Das Clustering gemäß Großwetterlagen zeigt bis einschließlich Mittwoch eine
erdrückende Dominanz zyklonaler West- oder Troglagen. Erst danach kommen
vermehrt antizyklonale Lagen ins Spiel, die aus der weit im Norden ansetzenden
Blockierung resultieren. Auch nach Wochenmitte setzen einige bis etwa ein
Viertel der Member auf eine westliche Zirkulation. Von einer Erwärmung kann dann
erst zum zweiten Augustwochenende hin die Rede sein.

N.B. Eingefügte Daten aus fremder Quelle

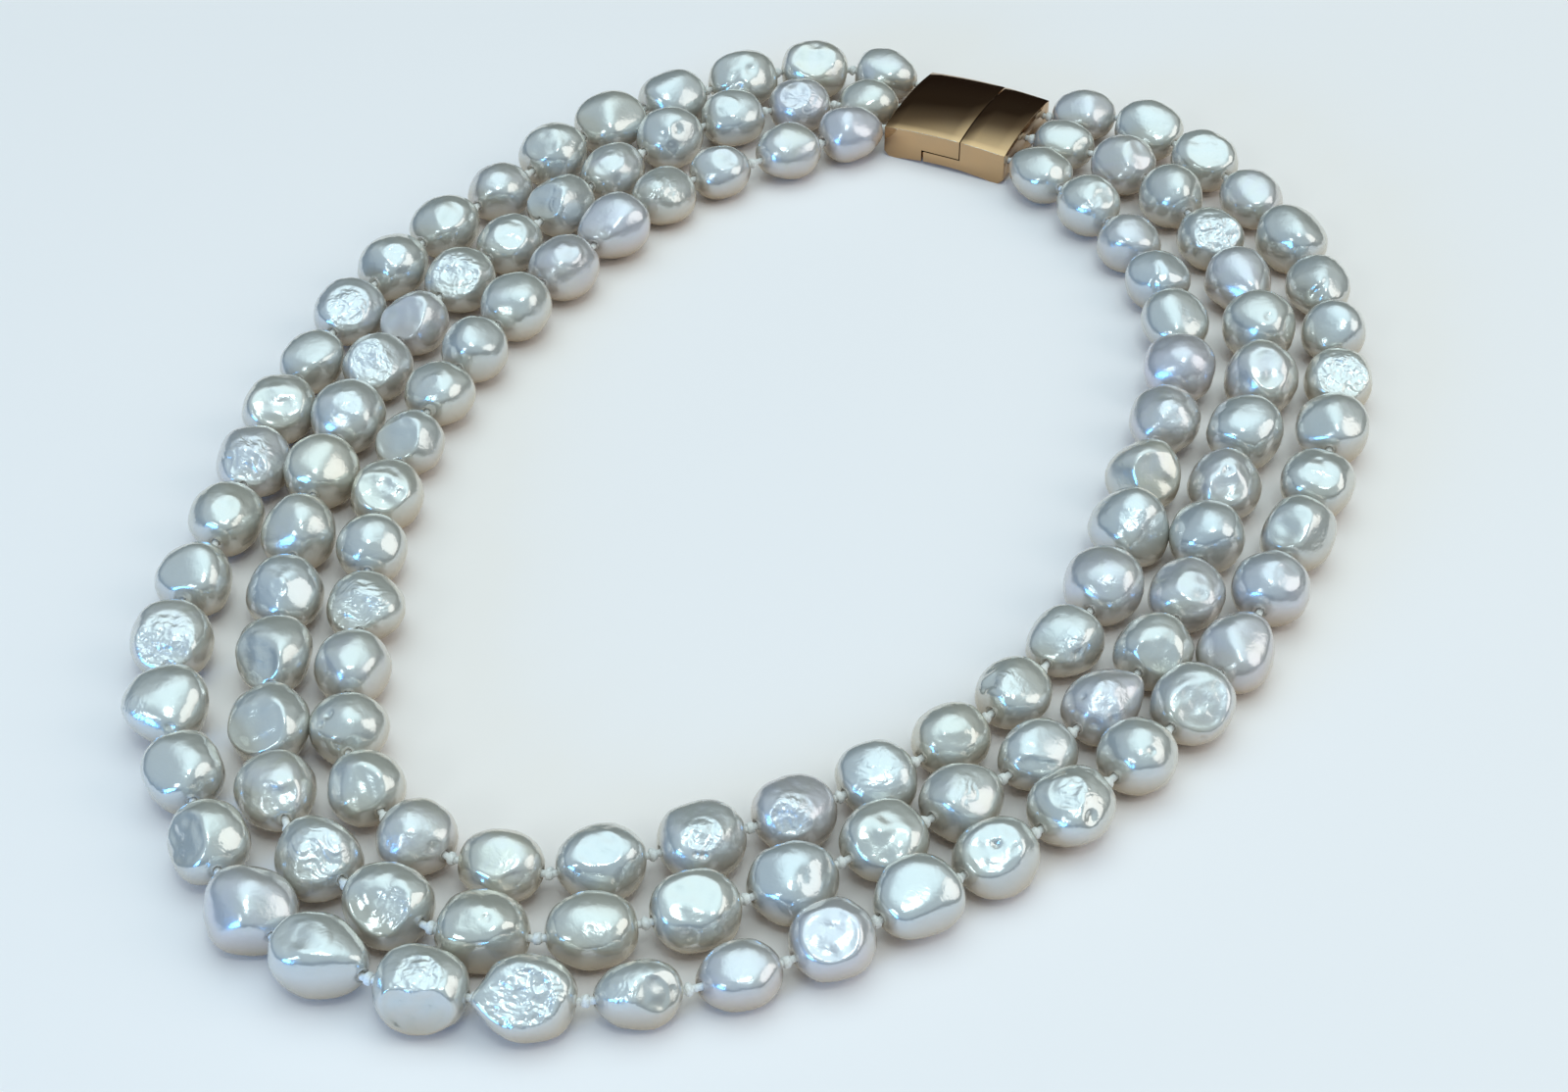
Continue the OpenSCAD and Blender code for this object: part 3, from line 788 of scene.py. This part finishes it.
@dataclass
class PearlForm:
    """How a pearl's skin is grown over its blank, in shares of the pearl's radius where no unit is named."""

    fineness: int = 5
    smoothing: int = 30
    swell: float = 1.0
    unevenness: float = 0.036
    ripple: float = 0.012
    flatness: float = 0.95
    soft: float = 0.03
    rim_height: float = 0.02
    rim_width: float = 0.07
    face_wave: float = 0.04
    fold_depth: float = 0.021
    ridge_depth: float = 0.020
    ring_depth: float = 0.009
    crease_depth: float = 0.045
    dent_depth: float = 0.075
    pit_depth: float = 0.07
    drawn_reach: float = 0.16
    own_flats: int = 4
    own_spread: float = 0.85
    own_size: float = 0.6
    own_depth: float = 0.5
    own_soft: float = 0.09
    own_beside_face: float = 0.15
    hole_radius: float = 0.62 * MM
    hole_depth: float = 0.7 * MM
    hole_reach: float = 2 * MM
    uneven_scale: float = 1.4
    ripple_scale: float = 4.3
    wave_scale: float = 2.6
    fold_warp: float = 0.9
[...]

Wahrscheinlichkeiten für signifikante Wettererscheinungen
Am Samstag muss an den Alpen vor allem nach Osten hin noch mit Dauerregen von 30
bis 40 l/qm, in Staulagen der Berchtesgadener Alpen auch um 50 l/qm gerechnet
werden. Sonst sind wahrscheinlich keine markant zu bewarnenden Wetterereignisse
zu erwarten.
Am Sonntag gibt es im Bereich des hereinschwenkenden Troges wiederholt kurze
Gewitter, die im Westen und Süden bis in tiefe Lagen mit Sturmböen Bft 8/9
einhergehen können. Darüber hinaus gibt es in den westlichen und süddeutschen
Mittelgebirgen sowie bis ins Alpenvorland hinein stürmische oder Sturmböen Bft
8/9 und auf exponierten Berggipfeln dieser Gebirge schwere Sturmböen bis Bft 10
(um 100 km/h).
Auch am Montag sind abgesehen vom Südwesten und Süden wiederholt kurze Gewitter
zu erwarten, dabei besteht im Norden und Osten Gefahr stürmischer Böen. An der
Küste und auf höheren Berggipfeln der nördlichen und östlichen Mittelgebirge
sind auch abseits von Gewittern sehr wahrscheinlich Böen bis Sturmstärke
möglich, die an der See bis in die Nacht zum Dienstag hinein andauern.
Am Dienstag sind im Küstenbereich erneut kurze Gewitter möglich, die an der See
weiterhin mit stürmischen Böen einhergehen. Ansonsten bestehen sehr
wahrscheinlich keine markanten Wettergefahren.